GEMI (Gemini Space Station) enters the final stretch before its June 15 earnings with a week of genuine data shifts — short sellers have pulled back, borrow has eased from its tightest levels, yet options positioning has flipped sharply more defensive.
The most notable development since last week's note is that the borrow market, which had completely seized up at 0% availability on May 19-20, has partially reopened. Availability climbed back to 4.1% by May 26 — still extremely tight (fewer than one share available for every 24 borrowed), but no longer the complete lockout reported eight days ago. Cost to borrow has correspondingly eased, falling to 4.84% from 6.17% on May 18 — a 32% drop over the month. Shares short also declined about 9.4% on the week to 7.95 million, reversing part of the sharp build that peaked mid-month. The ORTEX short score has edged down to 73.9 from 74.8 on May 18, still ranking in the bottom 3rd percentile of all stocks, meaning extreme short pressure remains the dominant positioning story even as the acute squeeze conditions of last week ease somewhat.
Options positioning has moved in the opposite direction to the softening borrow market. The put/call ratio rose to 0.44 by May 26 — more than two standard deviations above its 20-day mean of 0.36, the highest defensive reading since late last year. That is a clear shift from the 52-week low of 0.31 recorded on May 18, when options traders were leaning aggressively bullish. In one week, the options tone has swung from maximum optimism to its most cautious posture in months. The stock's 7.4% single-day drop on May 26 and a 3.4% loss on the week, to $4.78, likely accelerated that rotation into puts.
The analyst picture is structurally bearish despite one holdout. The dominant trend in recent months has been aggressive target-price cuts: Morgan Stanley slashed its target from $13 to $6, Evercore ISI halved its target to $5, and Citigroup — which downgraded to Sell in March — further cut to $4 in late April. Goldman Sachs made two successive reductions, most recently to $5.75. Rosenblatt maintained its Buy and $9 target as recently as May 18, holding out as the lone bull on current price levels. The mean target of $8.65 implies roughly 81% upside to the May 26 close, but with multiple analysts anchoring below $6, that average flatters the consensus. The bear case centres on declining trading volumes, competition from traditional finance entering digital assets, and sustained operating losses — the negative P/E and EV/EBITDA multiples confirm the company is not yet profitable.
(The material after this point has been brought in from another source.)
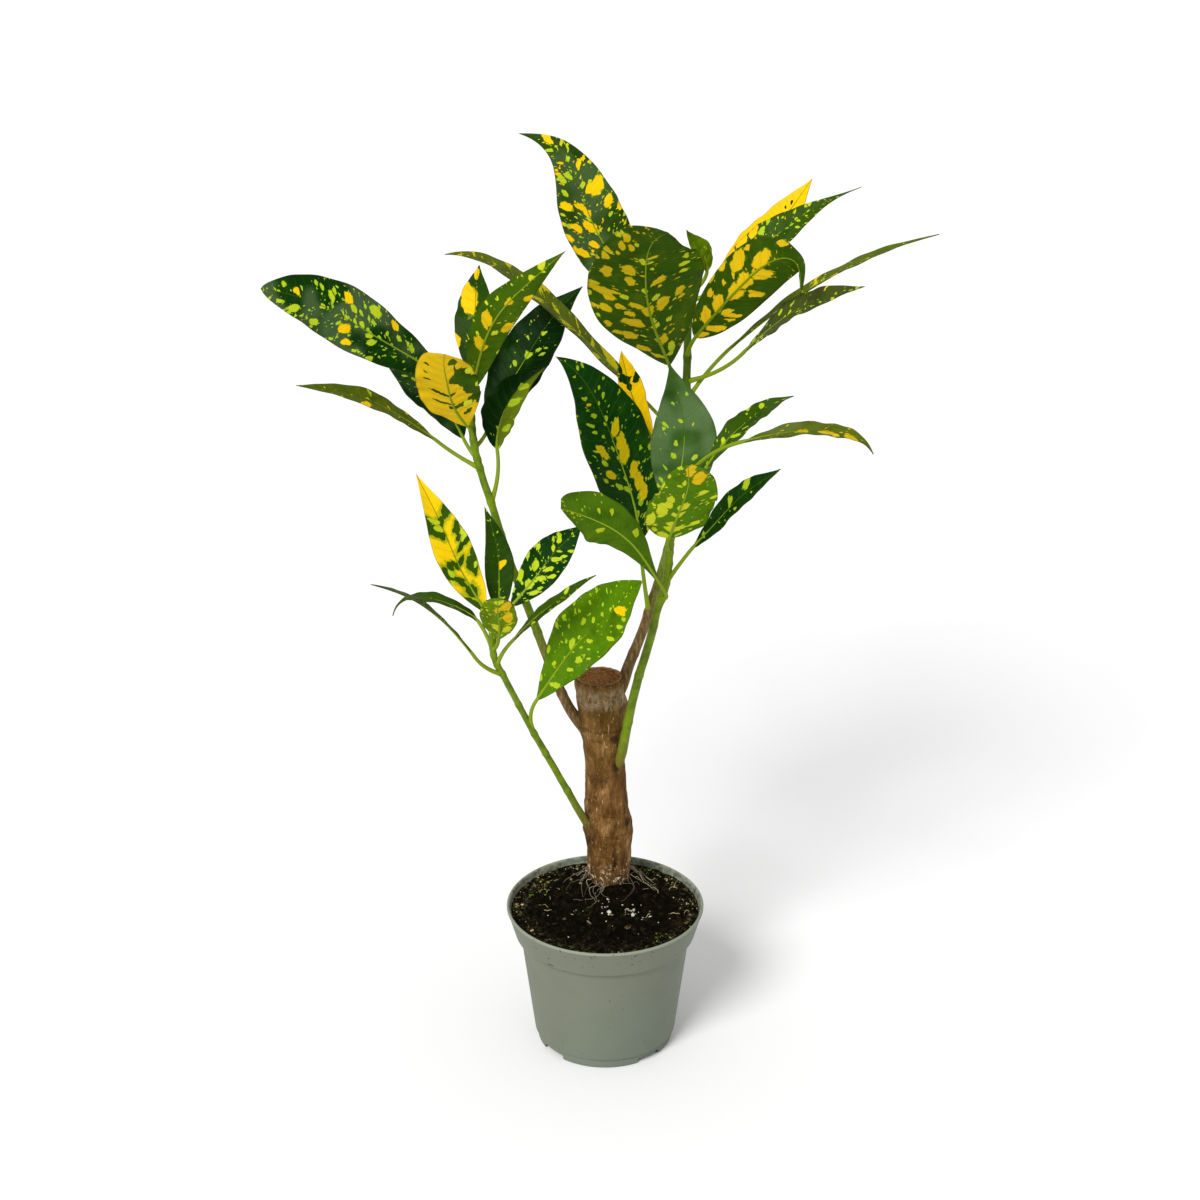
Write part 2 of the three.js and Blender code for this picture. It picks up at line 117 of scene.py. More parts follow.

One ownership event stands out. On May 14, an insider entity recorded as a family-owned company bought 7.14 million shares at $14.00 per share — a $100 million transaction. That price, $14, is more than double the current trading level of $4.78, and the purchase now sits deep underwater. The Winklevoss Capital entity holds 68.97% of shares, and this transaction added roughly 16% of the company at a price far above current market. Net insider buying over 90 days totals approximately $100.4 million. Against that, the Acting CFO sold 11,700 shares at $5.05 on May 20 — a small and low-significance transaction, but one pointing in the opposite direction.
The next test is June 15 earnings. The last two earnings events both produced double-digit single-day moves — a 13.4% jump in May following the most recent print. With availability still deep in the "very tight" zone, an earnings-driven short-cover rush would face a structurally constrained borrow pool. The watch point is whether options positioning — now decisively defensive — continues to build toward the print, and whether availability tightens back toward zero or opens up further as the date approaches.